### What you need to do
Every line from the one with "Continue the three.js" to the one with "export default insert;", including those two, is to be copied exactly; all other lines of the entries below are left out.

### Data provided
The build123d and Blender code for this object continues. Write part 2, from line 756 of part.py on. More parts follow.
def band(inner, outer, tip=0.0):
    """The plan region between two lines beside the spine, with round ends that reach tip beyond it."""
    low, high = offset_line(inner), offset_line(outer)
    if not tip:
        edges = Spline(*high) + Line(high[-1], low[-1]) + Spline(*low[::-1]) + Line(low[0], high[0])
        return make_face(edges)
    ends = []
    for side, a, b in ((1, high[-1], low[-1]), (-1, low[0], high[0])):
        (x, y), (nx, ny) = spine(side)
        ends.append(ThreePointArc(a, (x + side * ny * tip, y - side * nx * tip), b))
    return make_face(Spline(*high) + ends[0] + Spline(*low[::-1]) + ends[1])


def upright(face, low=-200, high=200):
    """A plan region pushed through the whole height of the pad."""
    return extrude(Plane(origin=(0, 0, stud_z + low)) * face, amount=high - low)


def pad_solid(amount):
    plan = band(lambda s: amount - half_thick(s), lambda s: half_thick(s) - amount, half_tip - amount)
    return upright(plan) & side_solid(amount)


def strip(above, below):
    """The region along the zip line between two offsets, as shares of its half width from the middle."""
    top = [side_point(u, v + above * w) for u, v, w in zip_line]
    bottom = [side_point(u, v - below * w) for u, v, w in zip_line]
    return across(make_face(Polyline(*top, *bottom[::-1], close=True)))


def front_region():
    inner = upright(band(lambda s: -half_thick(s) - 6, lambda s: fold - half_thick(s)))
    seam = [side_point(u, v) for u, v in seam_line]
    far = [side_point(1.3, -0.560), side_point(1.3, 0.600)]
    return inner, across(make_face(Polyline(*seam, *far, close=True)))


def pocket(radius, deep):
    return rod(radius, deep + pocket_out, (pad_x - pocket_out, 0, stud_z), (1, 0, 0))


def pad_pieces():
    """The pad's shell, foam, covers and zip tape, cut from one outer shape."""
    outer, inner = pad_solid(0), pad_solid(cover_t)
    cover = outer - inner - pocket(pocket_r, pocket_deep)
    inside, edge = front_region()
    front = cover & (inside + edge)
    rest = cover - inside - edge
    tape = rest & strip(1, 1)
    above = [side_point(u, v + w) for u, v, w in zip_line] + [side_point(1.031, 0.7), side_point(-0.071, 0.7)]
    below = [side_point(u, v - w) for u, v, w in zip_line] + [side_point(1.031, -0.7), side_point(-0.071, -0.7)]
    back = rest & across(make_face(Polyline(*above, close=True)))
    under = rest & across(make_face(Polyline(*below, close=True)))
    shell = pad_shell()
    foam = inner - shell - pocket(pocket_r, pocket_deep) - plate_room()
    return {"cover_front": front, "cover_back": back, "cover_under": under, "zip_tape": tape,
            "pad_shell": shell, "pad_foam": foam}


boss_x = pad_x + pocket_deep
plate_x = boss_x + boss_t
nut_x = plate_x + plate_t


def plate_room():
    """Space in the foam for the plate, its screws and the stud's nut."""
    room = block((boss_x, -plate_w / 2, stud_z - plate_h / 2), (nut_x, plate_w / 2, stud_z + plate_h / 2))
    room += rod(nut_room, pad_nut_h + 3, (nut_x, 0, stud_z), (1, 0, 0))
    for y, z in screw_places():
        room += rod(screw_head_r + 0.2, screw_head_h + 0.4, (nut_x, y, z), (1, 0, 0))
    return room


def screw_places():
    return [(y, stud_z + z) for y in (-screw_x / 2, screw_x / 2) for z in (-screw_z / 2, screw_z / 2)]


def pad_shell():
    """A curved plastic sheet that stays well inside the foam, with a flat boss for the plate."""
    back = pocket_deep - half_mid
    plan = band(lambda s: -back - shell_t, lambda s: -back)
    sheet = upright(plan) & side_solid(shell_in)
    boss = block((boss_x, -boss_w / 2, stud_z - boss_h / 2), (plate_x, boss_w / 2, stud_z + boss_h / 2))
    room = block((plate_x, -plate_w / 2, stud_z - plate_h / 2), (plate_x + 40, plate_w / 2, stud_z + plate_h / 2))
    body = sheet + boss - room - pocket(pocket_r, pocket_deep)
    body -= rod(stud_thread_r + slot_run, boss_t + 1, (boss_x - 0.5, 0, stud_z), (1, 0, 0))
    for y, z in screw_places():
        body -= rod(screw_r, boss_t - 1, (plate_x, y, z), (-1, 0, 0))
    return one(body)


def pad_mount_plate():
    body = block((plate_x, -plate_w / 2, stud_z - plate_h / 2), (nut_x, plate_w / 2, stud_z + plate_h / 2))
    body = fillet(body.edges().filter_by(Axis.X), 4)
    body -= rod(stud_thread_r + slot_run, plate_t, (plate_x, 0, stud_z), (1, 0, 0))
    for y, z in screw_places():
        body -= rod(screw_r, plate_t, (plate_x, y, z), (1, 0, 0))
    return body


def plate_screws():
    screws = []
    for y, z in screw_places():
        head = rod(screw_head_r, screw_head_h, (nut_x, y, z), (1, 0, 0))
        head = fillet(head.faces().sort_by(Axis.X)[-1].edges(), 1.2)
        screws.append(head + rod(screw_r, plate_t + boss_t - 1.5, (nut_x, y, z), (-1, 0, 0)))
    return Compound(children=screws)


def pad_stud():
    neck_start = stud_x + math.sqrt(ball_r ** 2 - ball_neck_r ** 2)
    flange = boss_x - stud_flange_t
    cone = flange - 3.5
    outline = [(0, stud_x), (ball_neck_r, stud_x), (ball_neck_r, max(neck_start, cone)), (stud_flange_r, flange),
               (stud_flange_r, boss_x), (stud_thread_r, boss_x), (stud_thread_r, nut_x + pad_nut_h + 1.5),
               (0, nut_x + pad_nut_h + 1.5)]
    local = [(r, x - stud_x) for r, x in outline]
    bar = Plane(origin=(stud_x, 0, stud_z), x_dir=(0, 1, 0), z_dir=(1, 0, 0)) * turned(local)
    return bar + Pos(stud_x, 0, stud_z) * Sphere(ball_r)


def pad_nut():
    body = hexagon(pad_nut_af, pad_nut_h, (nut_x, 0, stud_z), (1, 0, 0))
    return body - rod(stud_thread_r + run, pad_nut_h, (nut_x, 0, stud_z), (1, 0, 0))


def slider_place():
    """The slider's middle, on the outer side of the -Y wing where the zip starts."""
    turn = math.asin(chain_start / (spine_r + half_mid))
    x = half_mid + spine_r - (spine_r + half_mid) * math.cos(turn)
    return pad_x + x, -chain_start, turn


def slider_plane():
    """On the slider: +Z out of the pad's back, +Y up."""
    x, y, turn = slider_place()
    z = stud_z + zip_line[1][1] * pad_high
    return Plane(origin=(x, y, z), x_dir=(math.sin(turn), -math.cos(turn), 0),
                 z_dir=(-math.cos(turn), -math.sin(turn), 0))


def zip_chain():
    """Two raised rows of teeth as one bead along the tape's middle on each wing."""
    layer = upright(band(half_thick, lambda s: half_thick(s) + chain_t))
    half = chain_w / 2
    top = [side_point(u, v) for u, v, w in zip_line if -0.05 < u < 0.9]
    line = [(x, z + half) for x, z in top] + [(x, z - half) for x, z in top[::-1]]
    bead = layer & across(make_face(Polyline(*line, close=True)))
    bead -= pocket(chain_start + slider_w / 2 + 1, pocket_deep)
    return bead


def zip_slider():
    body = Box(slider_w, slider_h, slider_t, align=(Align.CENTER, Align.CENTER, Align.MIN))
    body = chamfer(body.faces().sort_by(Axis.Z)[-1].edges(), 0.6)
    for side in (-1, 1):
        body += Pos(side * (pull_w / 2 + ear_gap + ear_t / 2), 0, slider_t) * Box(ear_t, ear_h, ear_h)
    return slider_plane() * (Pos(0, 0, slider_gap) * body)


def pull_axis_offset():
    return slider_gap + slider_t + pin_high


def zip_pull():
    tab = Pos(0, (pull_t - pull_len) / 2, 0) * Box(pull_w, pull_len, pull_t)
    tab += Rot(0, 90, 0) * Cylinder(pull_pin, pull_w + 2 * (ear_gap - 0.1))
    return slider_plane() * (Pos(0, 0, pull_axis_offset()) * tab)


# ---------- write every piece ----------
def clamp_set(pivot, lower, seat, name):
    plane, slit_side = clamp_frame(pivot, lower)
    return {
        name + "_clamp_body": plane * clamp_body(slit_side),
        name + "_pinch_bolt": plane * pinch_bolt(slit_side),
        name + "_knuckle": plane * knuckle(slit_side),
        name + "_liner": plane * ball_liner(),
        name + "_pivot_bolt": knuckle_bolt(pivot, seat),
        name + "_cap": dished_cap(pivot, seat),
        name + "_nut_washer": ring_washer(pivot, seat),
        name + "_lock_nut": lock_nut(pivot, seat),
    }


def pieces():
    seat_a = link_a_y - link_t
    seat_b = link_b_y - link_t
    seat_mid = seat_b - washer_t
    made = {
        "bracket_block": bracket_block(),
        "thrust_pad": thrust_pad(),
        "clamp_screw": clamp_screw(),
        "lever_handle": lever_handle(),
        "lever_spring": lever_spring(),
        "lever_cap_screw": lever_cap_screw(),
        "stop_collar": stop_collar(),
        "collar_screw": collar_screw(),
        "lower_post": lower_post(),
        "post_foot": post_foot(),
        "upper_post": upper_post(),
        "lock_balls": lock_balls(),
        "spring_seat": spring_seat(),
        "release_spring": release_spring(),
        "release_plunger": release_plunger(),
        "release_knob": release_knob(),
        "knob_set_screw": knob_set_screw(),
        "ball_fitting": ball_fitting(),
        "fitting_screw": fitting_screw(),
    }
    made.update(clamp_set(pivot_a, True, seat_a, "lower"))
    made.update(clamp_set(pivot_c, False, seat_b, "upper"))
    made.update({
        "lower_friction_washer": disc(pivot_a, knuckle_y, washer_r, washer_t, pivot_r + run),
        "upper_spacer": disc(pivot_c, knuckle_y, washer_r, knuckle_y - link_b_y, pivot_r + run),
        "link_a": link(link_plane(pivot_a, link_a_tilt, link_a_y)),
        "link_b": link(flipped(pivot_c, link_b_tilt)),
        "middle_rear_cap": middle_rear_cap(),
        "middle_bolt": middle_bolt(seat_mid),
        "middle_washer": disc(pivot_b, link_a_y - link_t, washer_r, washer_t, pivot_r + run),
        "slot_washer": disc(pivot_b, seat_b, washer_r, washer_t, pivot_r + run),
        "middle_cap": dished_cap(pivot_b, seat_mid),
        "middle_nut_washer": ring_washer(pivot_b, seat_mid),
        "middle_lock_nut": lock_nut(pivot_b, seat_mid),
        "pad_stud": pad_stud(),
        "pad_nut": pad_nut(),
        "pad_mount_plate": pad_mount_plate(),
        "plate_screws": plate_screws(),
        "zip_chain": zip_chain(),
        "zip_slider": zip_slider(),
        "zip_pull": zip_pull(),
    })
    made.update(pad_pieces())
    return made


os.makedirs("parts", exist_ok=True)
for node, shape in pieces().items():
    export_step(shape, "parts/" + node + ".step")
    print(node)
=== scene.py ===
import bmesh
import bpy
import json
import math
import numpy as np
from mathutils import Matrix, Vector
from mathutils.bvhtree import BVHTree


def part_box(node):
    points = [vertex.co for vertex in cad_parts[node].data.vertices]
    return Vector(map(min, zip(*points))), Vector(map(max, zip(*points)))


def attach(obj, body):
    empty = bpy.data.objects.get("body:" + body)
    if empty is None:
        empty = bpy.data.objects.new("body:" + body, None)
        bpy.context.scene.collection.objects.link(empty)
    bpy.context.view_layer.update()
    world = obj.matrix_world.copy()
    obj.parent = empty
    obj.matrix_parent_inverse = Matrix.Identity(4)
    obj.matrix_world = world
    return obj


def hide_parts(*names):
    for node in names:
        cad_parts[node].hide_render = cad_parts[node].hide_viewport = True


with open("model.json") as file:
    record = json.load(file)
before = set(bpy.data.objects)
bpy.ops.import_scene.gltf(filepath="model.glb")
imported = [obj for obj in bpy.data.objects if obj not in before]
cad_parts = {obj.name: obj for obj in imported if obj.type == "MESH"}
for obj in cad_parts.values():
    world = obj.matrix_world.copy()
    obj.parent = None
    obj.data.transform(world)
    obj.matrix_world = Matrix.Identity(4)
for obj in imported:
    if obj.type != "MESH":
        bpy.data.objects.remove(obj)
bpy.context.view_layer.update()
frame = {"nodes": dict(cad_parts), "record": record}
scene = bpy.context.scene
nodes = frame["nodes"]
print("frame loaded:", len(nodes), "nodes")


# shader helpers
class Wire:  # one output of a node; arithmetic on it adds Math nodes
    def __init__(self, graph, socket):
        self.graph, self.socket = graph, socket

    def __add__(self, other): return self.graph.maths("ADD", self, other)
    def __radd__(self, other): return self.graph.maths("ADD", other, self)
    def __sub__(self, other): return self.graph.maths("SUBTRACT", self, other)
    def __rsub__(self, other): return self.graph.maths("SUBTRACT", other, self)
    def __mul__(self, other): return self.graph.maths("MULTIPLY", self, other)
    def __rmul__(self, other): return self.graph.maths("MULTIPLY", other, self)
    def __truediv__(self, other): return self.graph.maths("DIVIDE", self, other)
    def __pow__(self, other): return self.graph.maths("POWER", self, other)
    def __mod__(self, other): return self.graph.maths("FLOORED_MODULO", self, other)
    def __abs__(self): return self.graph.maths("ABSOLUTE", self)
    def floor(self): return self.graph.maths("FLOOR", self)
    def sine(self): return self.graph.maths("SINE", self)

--

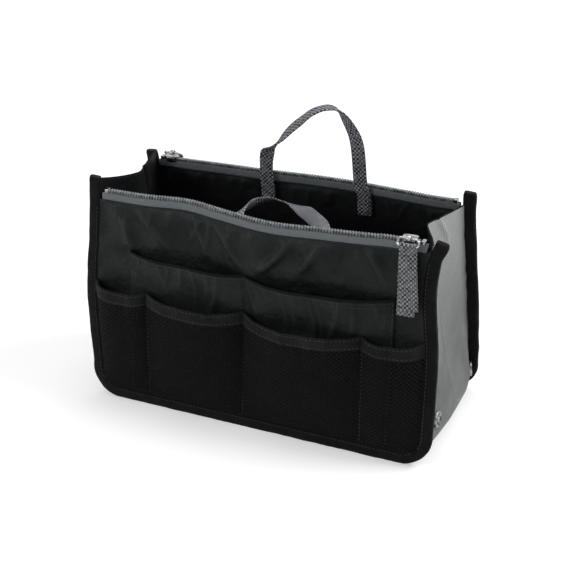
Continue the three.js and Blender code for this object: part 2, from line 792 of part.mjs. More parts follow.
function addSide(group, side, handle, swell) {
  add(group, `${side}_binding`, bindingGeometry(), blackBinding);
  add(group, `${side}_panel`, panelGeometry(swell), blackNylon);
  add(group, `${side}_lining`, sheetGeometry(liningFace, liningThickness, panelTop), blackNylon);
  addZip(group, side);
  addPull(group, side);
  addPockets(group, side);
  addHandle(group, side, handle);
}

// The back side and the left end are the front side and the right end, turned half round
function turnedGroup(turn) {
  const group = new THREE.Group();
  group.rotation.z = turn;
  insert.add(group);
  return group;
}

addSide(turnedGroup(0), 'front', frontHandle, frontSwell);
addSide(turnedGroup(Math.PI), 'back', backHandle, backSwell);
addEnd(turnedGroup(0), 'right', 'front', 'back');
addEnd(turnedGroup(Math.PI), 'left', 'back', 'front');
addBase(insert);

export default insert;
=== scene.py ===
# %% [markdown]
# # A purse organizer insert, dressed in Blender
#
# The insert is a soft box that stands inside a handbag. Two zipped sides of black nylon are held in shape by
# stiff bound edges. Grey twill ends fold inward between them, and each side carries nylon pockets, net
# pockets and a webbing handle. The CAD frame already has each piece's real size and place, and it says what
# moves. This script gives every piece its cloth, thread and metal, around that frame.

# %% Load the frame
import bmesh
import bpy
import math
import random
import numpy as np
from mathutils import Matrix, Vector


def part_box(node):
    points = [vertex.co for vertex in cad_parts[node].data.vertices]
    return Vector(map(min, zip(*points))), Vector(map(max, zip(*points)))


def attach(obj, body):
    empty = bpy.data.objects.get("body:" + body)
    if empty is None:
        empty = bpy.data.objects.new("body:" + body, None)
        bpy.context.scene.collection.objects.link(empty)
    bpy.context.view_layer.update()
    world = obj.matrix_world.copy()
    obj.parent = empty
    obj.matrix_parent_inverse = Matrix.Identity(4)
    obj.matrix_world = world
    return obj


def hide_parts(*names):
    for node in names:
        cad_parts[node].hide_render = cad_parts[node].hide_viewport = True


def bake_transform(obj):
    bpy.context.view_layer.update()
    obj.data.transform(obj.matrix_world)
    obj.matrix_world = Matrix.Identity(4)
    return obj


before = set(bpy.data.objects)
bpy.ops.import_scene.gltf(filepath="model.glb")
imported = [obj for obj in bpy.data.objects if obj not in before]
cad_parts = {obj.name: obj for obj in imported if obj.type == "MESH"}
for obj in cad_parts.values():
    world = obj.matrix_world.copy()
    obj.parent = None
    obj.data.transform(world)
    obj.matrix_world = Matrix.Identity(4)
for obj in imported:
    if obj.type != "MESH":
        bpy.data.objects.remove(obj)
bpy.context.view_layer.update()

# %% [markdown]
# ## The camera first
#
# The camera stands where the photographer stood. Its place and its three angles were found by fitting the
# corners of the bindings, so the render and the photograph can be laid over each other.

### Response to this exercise
Continue the three.js and Blender code for this object: part 2, from line 792 of part.mjs. More parts follow.
function addSide(group, side, handle, swell) {
  add(group, `${side}_binding`, bindingGeometry(), blackBinding);
  add(group, `${side}_panel`, panelGeometry(swell), blackNylon);
  add(group, `${side}_lining`, sheetGeometry(liningFace, liningThickness, panelTop), blackNylon);
  addZip(group, side);
  addPull(group, side);
  addPockets(group, side);
  addHandle(group, side, handle);
}

// The back side and the left end are the front side and the right end, turned half round
function turnedGroup(turn) {
  const group = new THREE.Group();
  group.rotation.z = turn;
  insert.add(group);
  return group;
}

addSide(turnedGroup(0), 'front', frontHandle, frontSwell);
addSide(turnedGroup(Math.PI), 'back', backHandle, backSwell);
addEnd(turnedGroup(0), 'right', 'front', 'back');
addEnd(turnedGroup(Math.PI), 'left', 'back', 'front');
addBase(insert);

export default insert;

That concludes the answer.